§ Input data
--------------------------------

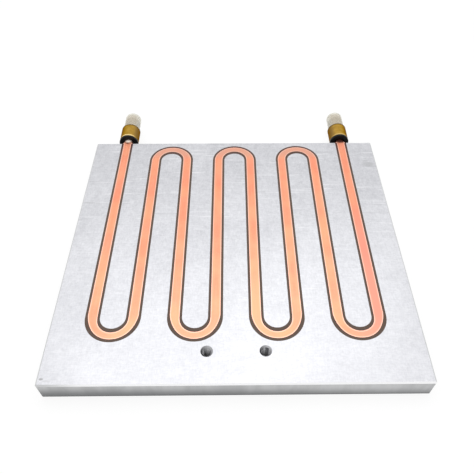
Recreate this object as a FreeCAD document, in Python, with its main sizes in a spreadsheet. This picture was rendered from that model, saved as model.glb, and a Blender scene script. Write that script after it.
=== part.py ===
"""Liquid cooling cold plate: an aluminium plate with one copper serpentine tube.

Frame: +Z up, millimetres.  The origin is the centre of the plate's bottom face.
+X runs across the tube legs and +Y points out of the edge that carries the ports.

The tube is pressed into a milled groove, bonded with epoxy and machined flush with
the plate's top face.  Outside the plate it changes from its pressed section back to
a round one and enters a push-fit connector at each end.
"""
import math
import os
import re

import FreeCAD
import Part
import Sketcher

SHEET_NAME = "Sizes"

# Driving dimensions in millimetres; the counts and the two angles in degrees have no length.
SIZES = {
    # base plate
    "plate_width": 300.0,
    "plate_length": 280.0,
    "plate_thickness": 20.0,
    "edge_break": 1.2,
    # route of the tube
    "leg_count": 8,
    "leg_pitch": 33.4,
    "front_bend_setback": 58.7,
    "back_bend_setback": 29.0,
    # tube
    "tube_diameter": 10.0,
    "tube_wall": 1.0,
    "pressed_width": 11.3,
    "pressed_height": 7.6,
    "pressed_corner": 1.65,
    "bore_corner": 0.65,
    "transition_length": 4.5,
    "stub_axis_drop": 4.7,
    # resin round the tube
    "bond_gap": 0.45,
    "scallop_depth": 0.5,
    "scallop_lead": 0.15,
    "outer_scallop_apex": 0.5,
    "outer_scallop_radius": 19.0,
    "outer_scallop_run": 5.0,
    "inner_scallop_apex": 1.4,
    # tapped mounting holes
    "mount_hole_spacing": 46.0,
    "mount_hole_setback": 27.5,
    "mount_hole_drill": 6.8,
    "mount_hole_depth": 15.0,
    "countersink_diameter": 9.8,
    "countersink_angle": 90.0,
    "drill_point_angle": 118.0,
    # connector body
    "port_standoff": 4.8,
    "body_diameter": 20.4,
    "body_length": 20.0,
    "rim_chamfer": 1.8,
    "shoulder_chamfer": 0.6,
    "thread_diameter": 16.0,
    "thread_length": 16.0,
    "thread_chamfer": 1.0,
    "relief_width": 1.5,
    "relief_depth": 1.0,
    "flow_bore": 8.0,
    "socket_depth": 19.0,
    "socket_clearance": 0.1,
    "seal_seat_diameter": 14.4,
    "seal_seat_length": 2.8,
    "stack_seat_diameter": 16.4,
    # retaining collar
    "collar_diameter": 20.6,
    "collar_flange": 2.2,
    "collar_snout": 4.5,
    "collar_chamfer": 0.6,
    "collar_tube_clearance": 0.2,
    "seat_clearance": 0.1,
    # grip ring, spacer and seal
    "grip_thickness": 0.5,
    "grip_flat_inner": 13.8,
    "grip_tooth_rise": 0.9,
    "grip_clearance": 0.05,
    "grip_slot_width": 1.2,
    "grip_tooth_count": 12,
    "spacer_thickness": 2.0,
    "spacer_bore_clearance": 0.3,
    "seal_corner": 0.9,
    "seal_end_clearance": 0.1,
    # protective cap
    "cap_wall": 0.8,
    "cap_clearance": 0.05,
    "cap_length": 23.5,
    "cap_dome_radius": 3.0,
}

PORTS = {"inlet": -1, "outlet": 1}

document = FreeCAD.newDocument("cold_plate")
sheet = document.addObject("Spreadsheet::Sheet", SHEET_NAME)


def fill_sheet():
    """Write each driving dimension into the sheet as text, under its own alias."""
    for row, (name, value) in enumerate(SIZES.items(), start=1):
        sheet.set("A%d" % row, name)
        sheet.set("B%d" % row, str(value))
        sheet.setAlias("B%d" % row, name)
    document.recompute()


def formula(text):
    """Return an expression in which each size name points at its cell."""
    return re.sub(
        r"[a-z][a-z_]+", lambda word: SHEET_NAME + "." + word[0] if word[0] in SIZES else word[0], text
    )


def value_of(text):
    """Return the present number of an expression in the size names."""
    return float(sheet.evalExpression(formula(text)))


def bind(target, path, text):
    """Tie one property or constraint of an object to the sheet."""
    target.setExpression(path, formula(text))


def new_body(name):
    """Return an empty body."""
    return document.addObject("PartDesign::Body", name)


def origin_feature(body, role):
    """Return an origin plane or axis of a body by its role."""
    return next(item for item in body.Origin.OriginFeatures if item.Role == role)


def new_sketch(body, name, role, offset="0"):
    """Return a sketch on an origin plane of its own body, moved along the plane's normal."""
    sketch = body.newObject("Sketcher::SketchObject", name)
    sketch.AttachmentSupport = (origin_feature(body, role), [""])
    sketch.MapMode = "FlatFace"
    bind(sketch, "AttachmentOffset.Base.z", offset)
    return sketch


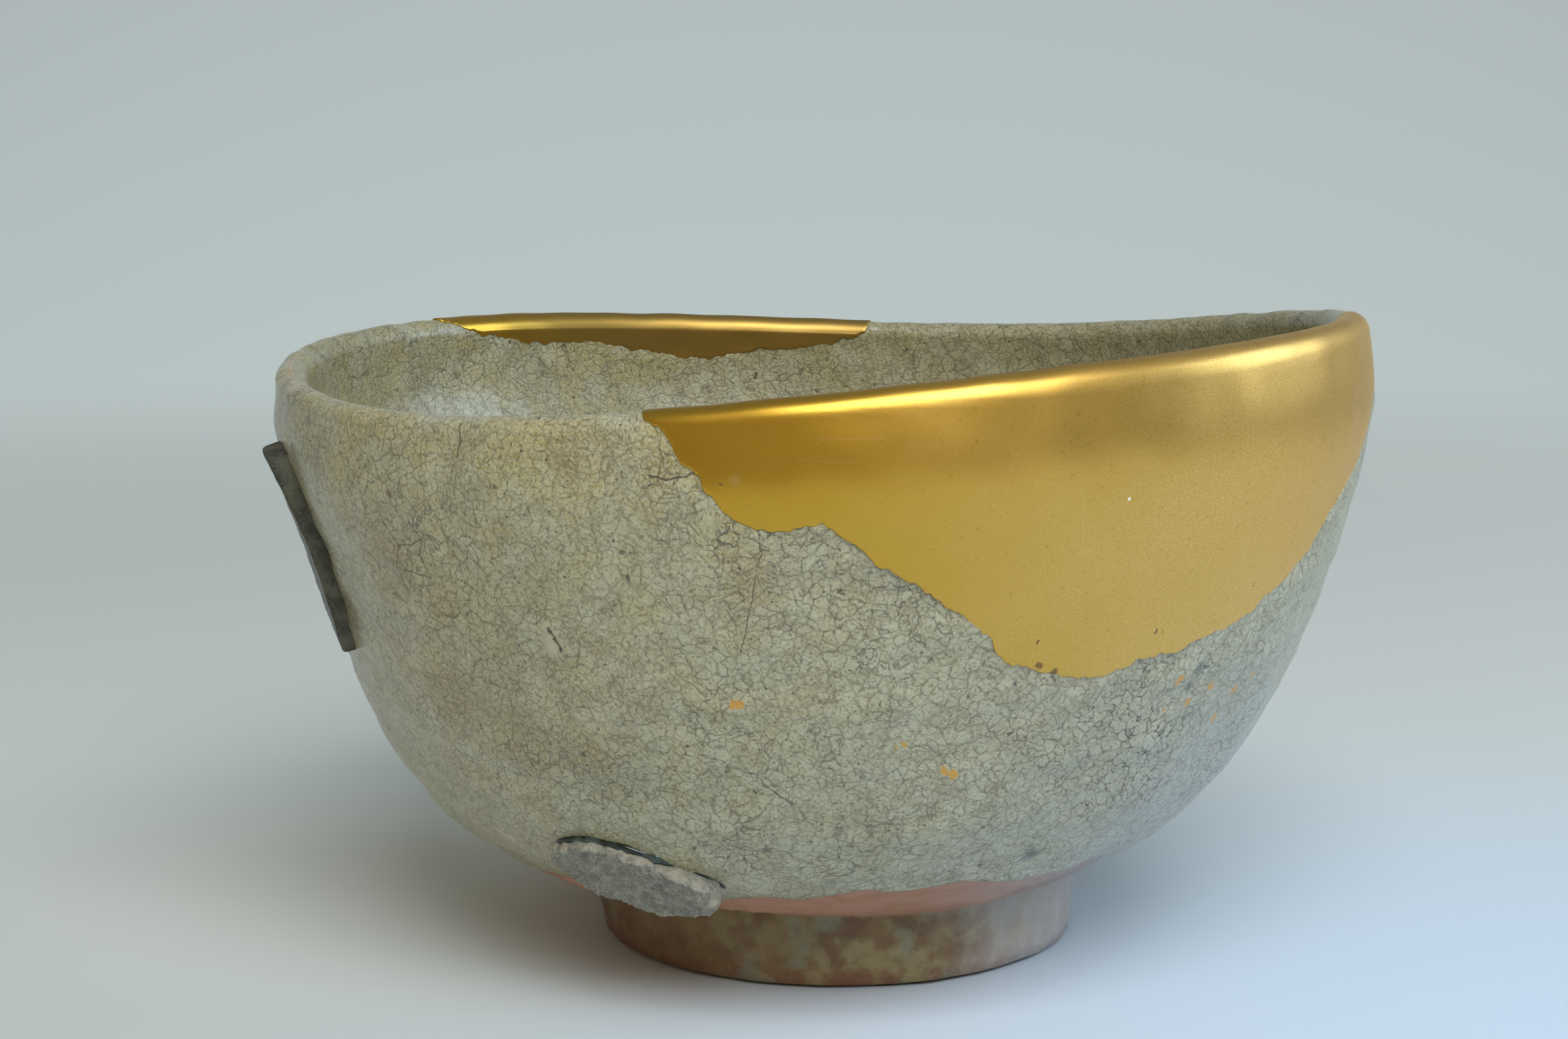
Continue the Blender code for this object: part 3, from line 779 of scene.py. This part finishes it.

--------------------------------

§ Requirements
Restate the whole listing exactly, leaving out nothing.

§ Exercise solution
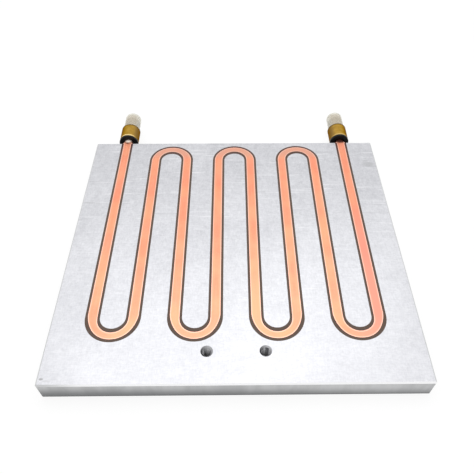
Recreate this object as a FreeCAD document, in Python, with its main sizes in a spreadsheet. This picture was rendered from that model, saved as model.glb, and a Blender scene script. Write that script after it.
=== part.py ===
"""Liquid cooling cold plate: an aluminium plate with one copper serpentine tube.

Frame: +Z up, millimetres.  The origin is the centre of the plate's bottom face.
+X runs across the tube legs and +Y points out of the edge that carries the ports.

The tube is pressed into a milled groove, bonded with epoxy and machined flush with
the plate's top face.  Outside the plate it changes from its pressed section back to
a round one and enters a push-fit connector at each end.
"""
import math
import os
import re

import FreeCAD
import Part
import Sketcher

SHEET_NAME = "Sizes"

# Driving dimensions in millimetres; the counts and the two angles in degrees have no length.
SIZES = {
    # base plate
    "plate_width": 300.0,
    "plate_length": 280.0,
    "plate_thickness": 20.0,
    "edge_break": 1.2,
    # route of the tube
    "leg_count": 8,
    "leg_pitch": 33.4,
    "front_bend_setback": 58.7,
    "back_bend_setback": 29.0,
    # tube
    "tube_diameter": 10.0,
    "tube_wall": 1.0,
    "pressed_width": 11.3,
    "pressed_height": 7.6,
    "pressed_corner": 1.65,
    "bore_corner": 0.65,
    "transition_length": 4.5,
    "stub_axis_drop": 4.7,
    # resin round the tube
    "bond_gap": 0.45,
    "scallop_depth": 0.5,
    "scallop_lead": 0.15,
    "outer_scallop_apex": 0.5,
    "outer_scallop_radius": 19.0,
    "outer_scallop_run": 5.0,
    "inner_scallop_apex": 1.4,
    # tapped mounting holes
    "mount_hole_spacing": 46.0,
    "mount_hole_setback": 27.5,
    "mount_hole_drill": 6.8,
    "mount_hole_depth": 15.0,
    "countersink_diameter": 9.8,
    "countersink_angle": 90.0,
    "drill_point_angle": 118.0,
    # connector body
    "port_standoff": 4.8,
    "body_diameter": 20.4,
    "body_length": 20.0,
    "rim_chamfer": 1.8,
    "shoulder_chamfer": 0.6,
    "thread_diameter": 16.0,
    "thread_length": 16.0,
    "thread_chamfer": 1.0,
    "relief_width": 1.5,
    "relief_depth": 1.0,
    "flow_bore": 8.0,
    "socket_depth": 19.0,
    "socket_clearance": 0.1,
    "seal_seat_diameter": 14.4,
    "seal_seat_length": 2.8,
    "stack_seat_diameter": 16.4,
    # retaining collar
    "collar_diameter": 20.6,
    "collar_flange": 2.2,
    "collar_snout": 4.5,
    "collar_chamfer": 0.6,
    "collar_tube_clearance": 0.2,
    "seat_clearance": 0.1,
    # grip ring, spacer and seal
    "grip_thickness": 0.5,
    "grip_flat_inner": 13.8,
    "grip_tooth_rise": 0.9,
    "grip_clearance": 0.05,
    "grip_slot_width": 1.2,
    "grip_tooth_count": 12,
    "spacer_thickness": 2.0,
    "spacer_bore_clearance": 0.3,
    "seal_corner": 0.9,
    "seal_end_clearance": 0.1,
    # protective cap
    "cap_wall": 0.8,
    "cap_clearance": 0.05,
    "cap_length": 23.5,
    "cap_dome_radius": 3.0,
}

PORTS = {"inlet": -1, "outlet": 1}

document = FreeCAD.newDocument("cold_plate")
sheet = document.addObject("Spreadsheet::Sheet", SHEET_NAME)


def fill_sheet():
    """Write each driving dimension into the sheet as text, under its own alias."""
    for row, (name, value) in enumerate(SIZES.items(), start=1):
        sheet.set("A%d" % row, name)
        sheet.set("B%d" % row, str(value))
        sheet.setAlias("B%d" % row, name)
    document.recompute()


def formula(text):
    """Return an expression in which each size name points at its cell."""
    return re.sub(
        r"[a-z][a-z_]+", lambda word: SHEET_NAME + "." + word[0] if word[0] in SIZES else word[0], text
    )


def value_of(text):
    """Return the present number of an expression in the size names."""
    return float(sheet.evalExpression(formula(text)))


def bind(target, path, text):
    """Tie one property or constraint of an object to the sheet."""
    target.setExpression(path, formula(text))


def new_body(name):
    """Return an empty body."""
    return document.addObject("PartDesign::Body", name)


def origin_feature(body, role):
    """Return an origin plane or axis of a body by its role."""
    return next(item for item in body.Origin.OriginFeatures if item.Role == role)


def new_sketch(body, name, role, offset="0"):
    """Return a sketch on an origin plane of its own body, moved along the plane's normal."""
    sketch = body.newObject("Sketcher::SketchObject", name)
    sketch.AttachmentSupport = (origin_feature(body, role), [""])
    sketch.MapMode = "FlatFace"
    bind(sketch, "AttachmentOffset.Base.z", offset)
    return sketch


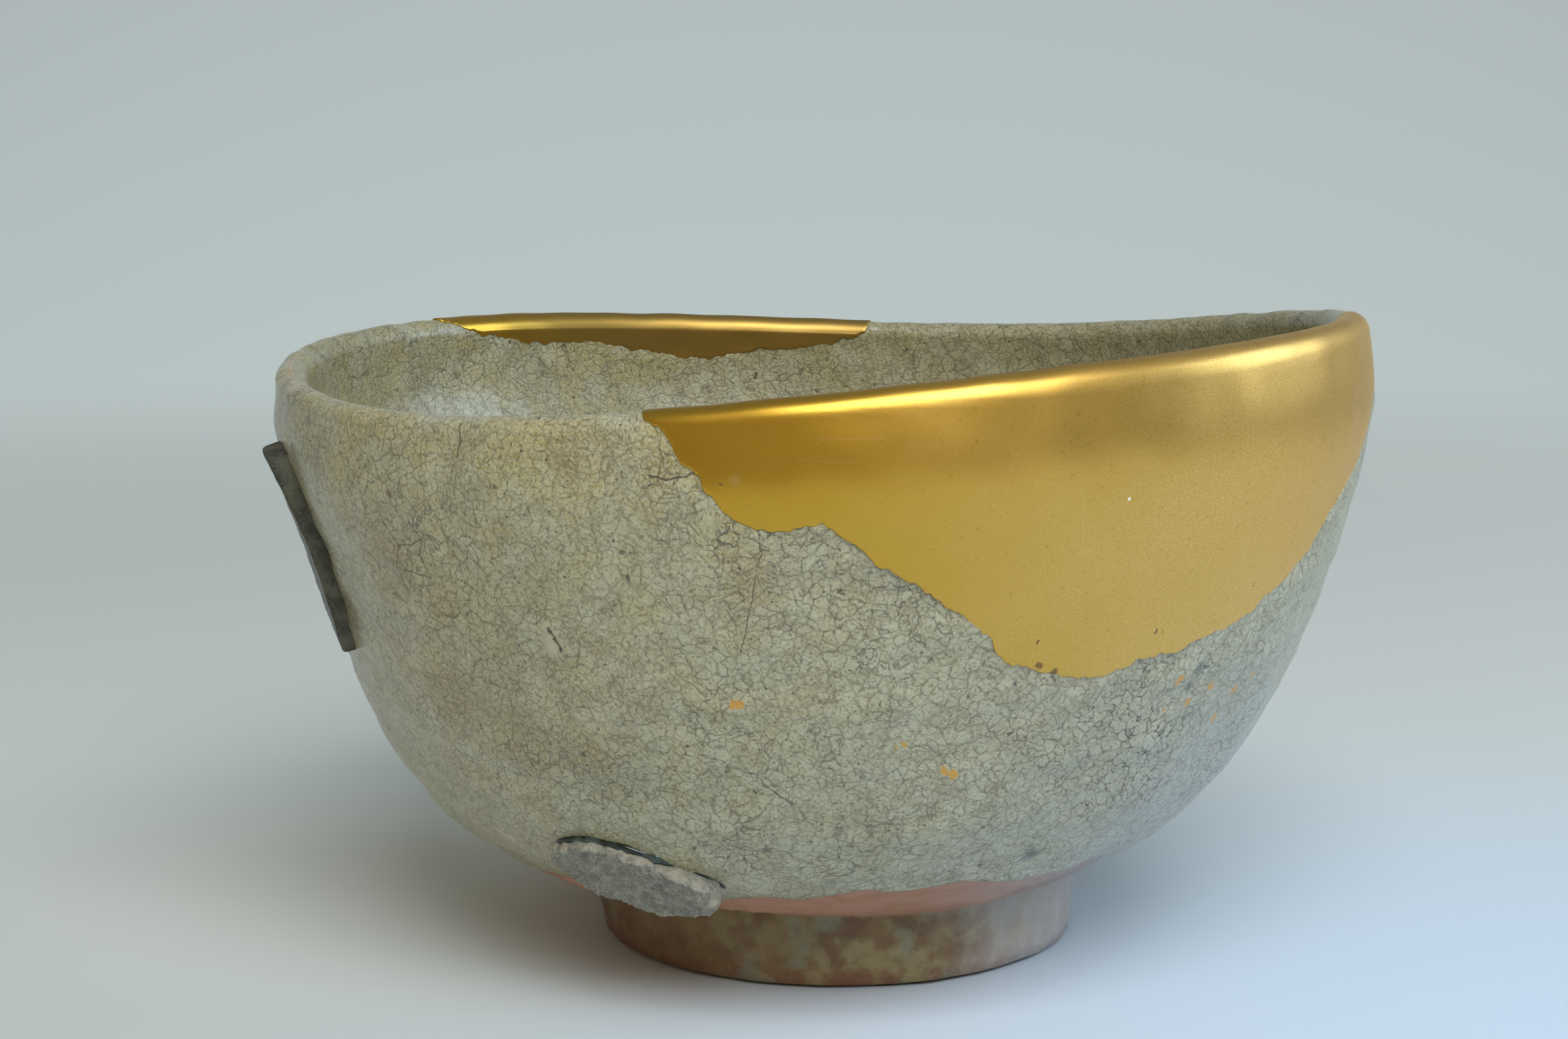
Continue the Blender code for this object: part 3, from line 779 of scene.py. This part finishes it.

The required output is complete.